Requirements: Repeat exactly the lines of the listing below, please, starting with the first and ending with the line containing "return np.clip((surface(t, h)"; leave out the rest.
* start Data excerpt *
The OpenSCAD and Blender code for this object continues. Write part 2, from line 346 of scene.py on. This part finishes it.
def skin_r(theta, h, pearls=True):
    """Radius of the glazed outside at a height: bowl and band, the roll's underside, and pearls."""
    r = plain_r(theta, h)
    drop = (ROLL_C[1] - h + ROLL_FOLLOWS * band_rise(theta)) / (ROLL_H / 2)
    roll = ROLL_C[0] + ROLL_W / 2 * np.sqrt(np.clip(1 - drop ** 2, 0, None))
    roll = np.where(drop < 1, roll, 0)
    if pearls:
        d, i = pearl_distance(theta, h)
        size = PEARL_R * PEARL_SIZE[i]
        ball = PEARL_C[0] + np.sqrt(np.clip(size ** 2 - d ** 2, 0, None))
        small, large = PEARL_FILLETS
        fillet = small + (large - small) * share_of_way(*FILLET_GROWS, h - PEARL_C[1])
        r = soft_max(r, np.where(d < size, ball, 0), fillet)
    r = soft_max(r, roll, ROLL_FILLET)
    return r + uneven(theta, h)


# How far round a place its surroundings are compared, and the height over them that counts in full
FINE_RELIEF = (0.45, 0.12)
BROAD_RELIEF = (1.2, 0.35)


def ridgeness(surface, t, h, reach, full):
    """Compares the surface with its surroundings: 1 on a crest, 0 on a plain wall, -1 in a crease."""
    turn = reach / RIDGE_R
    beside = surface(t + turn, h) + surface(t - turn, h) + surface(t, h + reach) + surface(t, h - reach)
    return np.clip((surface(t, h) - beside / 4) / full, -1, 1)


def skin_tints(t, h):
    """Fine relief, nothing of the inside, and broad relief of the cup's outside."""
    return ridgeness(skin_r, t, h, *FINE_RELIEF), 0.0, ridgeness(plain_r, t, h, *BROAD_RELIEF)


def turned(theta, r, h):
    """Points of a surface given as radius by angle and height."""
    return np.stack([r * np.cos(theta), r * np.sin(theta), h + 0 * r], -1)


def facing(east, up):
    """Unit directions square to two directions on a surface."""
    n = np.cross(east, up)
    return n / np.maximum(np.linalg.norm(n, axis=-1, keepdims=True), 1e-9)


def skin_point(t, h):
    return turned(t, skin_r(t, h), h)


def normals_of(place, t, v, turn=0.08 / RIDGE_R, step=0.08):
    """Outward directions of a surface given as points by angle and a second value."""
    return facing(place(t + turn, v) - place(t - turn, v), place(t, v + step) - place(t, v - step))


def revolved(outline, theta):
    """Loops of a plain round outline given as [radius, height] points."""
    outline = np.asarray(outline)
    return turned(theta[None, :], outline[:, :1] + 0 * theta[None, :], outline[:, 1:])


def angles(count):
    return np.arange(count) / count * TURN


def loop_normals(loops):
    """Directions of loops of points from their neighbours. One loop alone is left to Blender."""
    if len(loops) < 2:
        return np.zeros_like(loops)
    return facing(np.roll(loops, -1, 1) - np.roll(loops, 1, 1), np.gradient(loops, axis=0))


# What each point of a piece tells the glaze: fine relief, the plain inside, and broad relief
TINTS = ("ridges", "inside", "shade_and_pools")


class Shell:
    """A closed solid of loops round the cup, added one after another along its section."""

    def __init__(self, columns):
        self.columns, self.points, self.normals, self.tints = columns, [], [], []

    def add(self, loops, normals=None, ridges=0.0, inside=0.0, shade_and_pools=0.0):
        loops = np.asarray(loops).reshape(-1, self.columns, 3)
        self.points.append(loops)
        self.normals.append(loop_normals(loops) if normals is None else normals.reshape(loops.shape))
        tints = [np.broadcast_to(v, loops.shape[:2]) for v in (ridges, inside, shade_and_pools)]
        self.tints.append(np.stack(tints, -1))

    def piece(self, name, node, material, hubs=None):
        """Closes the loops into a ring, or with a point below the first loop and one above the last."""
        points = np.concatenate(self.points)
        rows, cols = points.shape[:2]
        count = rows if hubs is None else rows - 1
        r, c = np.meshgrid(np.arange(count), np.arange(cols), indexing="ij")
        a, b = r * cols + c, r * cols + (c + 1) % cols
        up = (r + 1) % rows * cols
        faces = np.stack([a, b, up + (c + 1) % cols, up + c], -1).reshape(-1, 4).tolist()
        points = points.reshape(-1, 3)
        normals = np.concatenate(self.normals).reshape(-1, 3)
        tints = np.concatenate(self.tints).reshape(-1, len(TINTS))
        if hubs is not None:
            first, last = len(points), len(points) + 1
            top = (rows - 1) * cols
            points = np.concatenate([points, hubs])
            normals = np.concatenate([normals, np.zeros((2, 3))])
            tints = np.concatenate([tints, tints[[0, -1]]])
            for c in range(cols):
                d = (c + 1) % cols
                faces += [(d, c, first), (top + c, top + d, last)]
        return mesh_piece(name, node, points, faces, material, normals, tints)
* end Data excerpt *
Exercise response:
The OpenSCAD and Blender code for this object continues. Write part 2, from line 346 of scene.py on. This part finishes it.
def skin_r(theta, h, pearls=True):
    """Radius of the glazed outside at a height: bowl and band, the roll's underside, and pearls."""
    r = plain_r(theta, h)
    drop = (ROLL_C[1] - h + ROLL_FOLLOWS * band_rise(theta)) / (ROLL_H / 2)
    roll = ROLL_C[0] + ROLL_W / 2 * np.sqrt(np.clip(1 - drop ** 2, 0, None))
    roll = np.where(drop < 1, roll, 0)
    if pearls:
        d, i = pearl_distance(theta, h)
        size = PEARL_R * PEARL_SIZE[i]
        ball = PEARL_C[0] + np.sqrt(np.clip(size ** 2 - d ** 2, 0, None))
        small, large = PEARL_FILLETS
        fillet = small + (large - small) * share_of_way(*FILLET_GROWS, h - PEARL_C[1])
        r = soft_max(r, np.where(d < size, ball, 0), fillet)
    r = soft_max(r, roll, ROLL_FILLET)
    return r + uneven(theta, h)


# How far round a place its surroundings are compared, and the height over them that counts in full
FINE_RELIEF = (0.45, 0.12)
BROAD_RELIEF = (1.2, 0.35)


def ridgeness(surface, t, h, reach, full):
    """Compares the surface with its surroundings: 1 on a crest, 0 on a plain wall, -1 in a crease."""
    turn = reach / RIDGE_R
    beside = surface(t + turn, h) + surface(t - turn, h) + surface(t, h + reach) + surface(t, h - reach)
    return np.clip((surface(t, h) - beside / 4) / full, -1, 1)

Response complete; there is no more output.